What the task requires:
Stop after the line containing "smallest_eye = 4.0": print each line exactly from the first line of the listing up to that point.

● ● ● ● ●

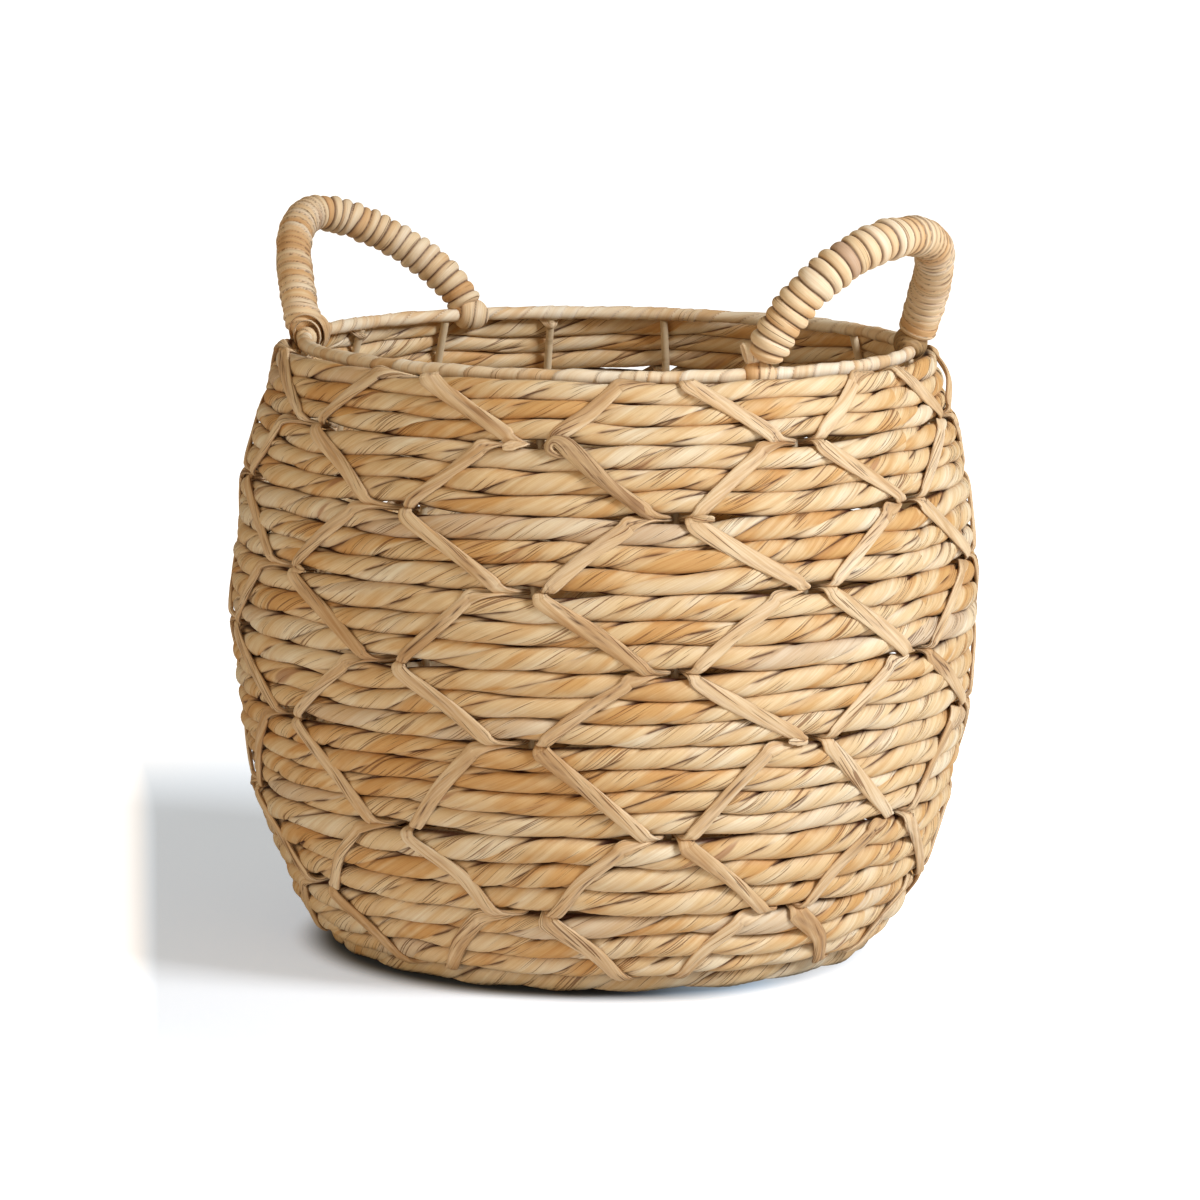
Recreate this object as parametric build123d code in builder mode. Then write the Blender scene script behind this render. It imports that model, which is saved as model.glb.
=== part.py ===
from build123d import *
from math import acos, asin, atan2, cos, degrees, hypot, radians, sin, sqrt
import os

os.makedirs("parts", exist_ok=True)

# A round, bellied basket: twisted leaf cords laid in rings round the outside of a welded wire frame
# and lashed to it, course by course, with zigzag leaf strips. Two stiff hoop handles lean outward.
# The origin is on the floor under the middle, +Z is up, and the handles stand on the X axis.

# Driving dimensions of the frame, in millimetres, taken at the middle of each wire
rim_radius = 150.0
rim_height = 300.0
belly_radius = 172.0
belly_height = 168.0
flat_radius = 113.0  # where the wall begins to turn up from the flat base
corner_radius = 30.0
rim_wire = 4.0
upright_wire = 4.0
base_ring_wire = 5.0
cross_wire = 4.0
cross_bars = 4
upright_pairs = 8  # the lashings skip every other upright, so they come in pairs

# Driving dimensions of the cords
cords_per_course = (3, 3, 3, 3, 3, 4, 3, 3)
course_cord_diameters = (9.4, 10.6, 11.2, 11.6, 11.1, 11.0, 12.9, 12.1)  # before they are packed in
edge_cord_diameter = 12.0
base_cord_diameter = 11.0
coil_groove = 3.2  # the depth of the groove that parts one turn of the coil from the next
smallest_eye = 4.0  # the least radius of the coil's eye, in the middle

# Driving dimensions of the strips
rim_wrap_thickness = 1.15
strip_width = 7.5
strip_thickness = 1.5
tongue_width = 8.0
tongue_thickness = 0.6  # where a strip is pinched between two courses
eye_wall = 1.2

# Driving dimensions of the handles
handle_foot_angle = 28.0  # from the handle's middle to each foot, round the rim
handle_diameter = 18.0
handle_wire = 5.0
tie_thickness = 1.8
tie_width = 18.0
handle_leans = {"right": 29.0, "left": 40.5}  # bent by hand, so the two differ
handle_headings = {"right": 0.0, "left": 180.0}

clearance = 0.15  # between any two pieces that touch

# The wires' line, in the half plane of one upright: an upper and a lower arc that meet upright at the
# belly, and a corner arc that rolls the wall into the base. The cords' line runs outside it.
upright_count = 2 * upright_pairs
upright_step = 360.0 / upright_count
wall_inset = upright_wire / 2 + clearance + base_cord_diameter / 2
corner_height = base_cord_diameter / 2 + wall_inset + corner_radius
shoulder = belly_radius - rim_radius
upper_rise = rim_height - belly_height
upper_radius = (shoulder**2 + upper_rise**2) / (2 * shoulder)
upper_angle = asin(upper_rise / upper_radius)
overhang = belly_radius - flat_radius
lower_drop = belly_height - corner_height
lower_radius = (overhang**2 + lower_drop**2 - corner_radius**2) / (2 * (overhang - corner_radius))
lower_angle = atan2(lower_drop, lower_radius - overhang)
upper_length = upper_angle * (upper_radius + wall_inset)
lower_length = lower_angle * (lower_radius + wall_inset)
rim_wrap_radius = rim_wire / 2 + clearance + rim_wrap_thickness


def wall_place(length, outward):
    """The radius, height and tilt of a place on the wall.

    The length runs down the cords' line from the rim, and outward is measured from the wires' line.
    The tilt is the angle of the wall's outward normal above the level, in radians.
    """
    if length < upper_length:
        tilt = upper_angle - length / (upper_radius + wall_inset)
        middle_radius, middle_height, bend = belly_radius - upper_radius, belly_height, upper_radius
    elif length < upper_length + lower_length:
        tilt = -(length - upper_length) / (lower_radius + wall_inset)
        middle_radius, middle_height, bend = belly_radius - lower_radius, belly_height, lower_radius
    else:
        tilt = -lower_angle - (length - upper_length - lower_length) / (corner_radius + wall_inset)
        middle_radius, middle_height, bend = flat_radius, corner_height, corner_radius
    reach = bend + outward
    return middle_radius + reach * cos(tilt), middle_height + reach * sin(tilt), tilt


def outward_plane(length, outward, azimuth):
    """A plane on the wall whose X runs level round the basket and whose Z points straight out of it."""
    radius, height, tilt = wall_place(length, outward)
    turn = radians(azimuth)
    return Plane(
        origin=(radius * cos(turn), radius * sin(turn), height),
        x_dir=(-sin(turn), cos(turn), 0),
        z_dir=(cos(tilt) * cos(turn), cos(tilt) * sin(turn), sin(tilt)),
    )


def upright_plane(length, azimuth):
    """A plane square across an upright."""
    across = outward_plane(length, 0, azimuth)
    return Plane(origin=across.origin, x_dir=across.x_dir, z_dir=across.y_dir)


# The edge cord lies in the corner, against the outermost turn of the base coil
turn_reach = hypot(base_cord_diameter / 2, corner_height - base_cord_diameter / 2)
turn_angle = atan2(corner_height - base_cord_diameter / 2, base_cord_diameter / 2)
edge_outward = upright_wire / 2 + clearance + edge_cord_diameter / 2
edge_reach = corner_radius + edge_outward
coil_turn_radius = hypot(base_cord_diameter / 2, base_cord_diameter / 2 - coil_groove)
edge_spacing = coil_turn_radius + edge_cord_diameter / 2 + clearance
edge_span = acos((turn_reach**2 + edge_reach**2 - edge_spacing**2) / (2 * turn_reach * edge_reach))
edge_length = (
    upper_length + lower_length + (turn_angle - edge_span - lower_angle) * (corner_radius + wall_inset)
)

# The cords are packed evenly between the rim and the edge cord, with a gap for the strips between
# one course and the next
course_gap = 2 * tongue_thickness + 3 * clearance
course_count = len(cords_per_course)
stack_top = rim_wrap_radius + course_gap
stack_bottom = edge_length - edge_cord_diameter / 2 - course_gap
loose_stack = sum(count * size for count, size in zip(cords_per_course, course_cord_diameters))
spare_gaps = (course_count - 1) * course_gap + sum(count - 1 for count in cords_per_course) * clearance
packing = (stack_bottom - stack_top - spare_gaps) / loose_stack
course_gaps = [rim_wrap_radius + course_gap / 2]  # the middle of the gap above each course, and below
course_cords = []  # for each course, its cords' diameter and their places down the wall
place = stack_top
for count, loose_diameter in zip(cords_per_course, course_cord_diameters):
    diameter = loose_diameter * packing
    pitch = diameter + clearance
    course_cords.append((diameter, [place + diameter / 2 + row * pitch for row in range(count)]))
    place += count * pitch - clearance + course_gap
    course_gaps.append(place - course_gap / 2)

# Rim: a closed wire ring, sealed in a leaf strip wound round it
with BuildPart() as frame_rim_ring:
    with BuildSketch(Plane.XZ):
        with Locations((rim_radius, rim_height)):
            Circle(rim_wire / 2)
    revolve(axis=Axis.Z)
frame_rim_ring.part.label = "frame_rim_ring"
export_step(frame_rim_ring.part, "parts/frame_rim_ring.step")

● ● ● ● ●

Result of the task:
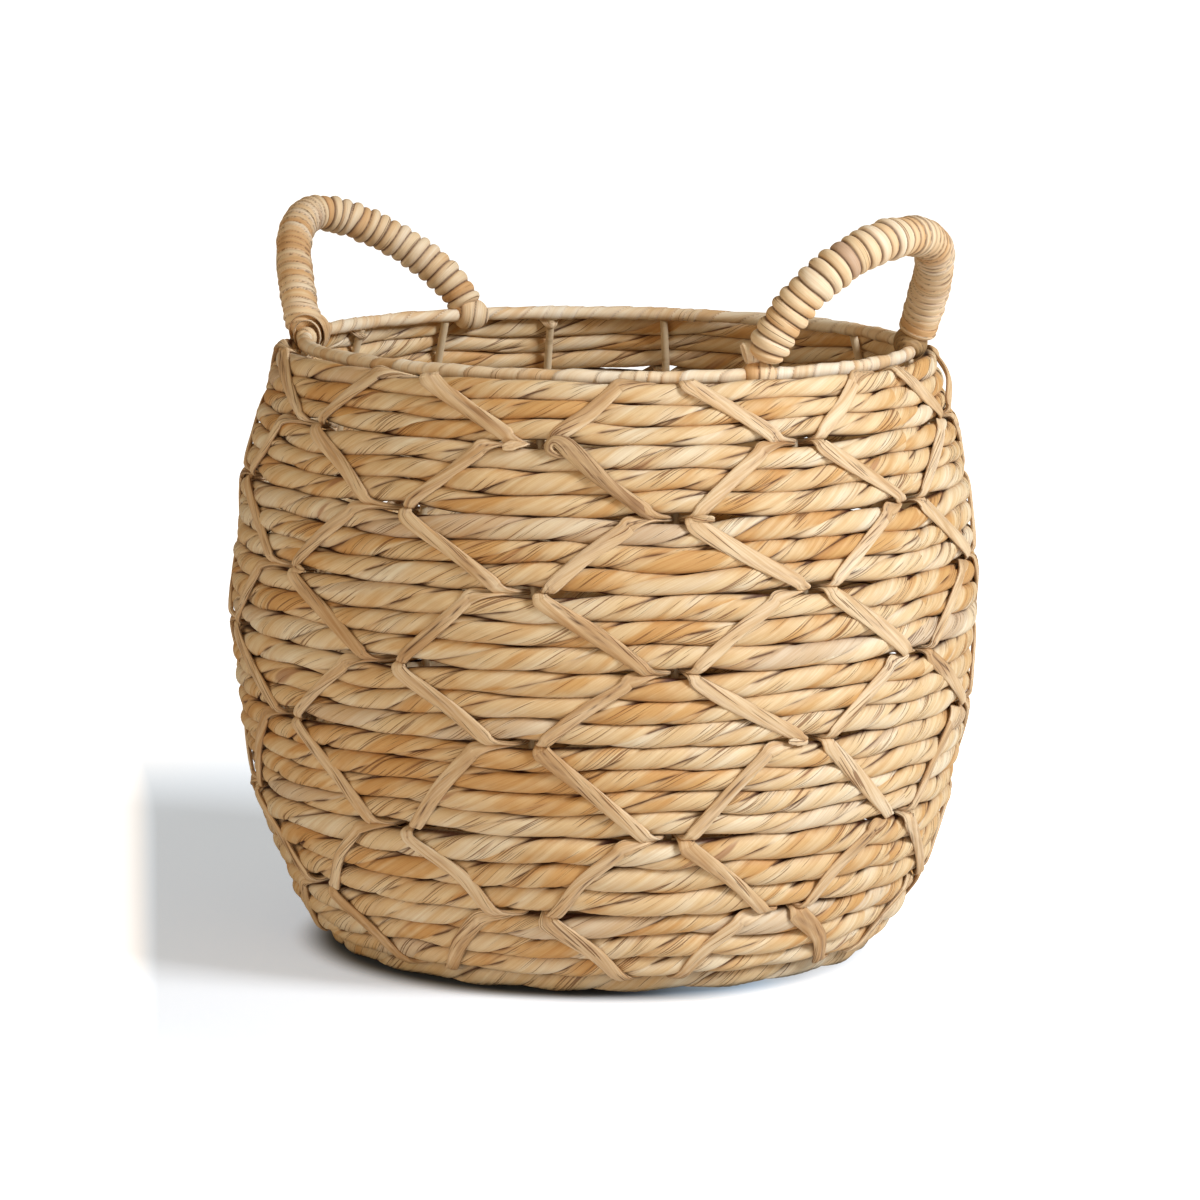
Recreate this object as parametric build123d code in builder mode. Then write the Blender scene script behind this render. It imports that model, which is saved as model.glb.
=== part.py ===
from build123d import *
from math import acos, asin, atan2, cos, degrees, hypot, radians, sin, sqrt
import os

os.makedirs("parts", exist_ok=True)

# A round, bellied basket: twisted leaf cords laid in rings round the outside of a welded wire frame
# and lashed to it, course by course, with zigzag leaf strips. Two stiff hoop handles lean outward.
# The origin is on the floor under the middle, +Z is up, and the handles stand on the X axis.

# Driving dimensions of the frame, in millimetres, taken at the middle of each wire
rim_radius = 150.0
rim_height = 300.0
belly_radius = 172.0
belly_height = 168.0
flat_radius = 113.0  # where the wall begins to turn up from the flat base
corner_radius = 30.0
rim_wire = 4.0
upright_wire = 4.0
base_ring_wire = 5.0
cross_wire = 4.0
cross_bars = 4
upright_pairs = 8  # the lashings skip every other upright, so they come in pairs

# Driving dimensions of the cords
cords_per_course = (3, 3, 3, 3, 3, 4, 3, 3)
course_cord_diameters = (9.4, 10.6, 11.2, 11.6, 11.1, 11.0, 12.9, 12.1)  # before they are packed in
edge_cord_diameter = 12.0
base_cord_diameter = 11.0
coil_groove = 3.2  # the depth of the groove that parts one turn of the coil from the next
smallest_eye = 4.0  # the least radius of the coil's eye, in the middle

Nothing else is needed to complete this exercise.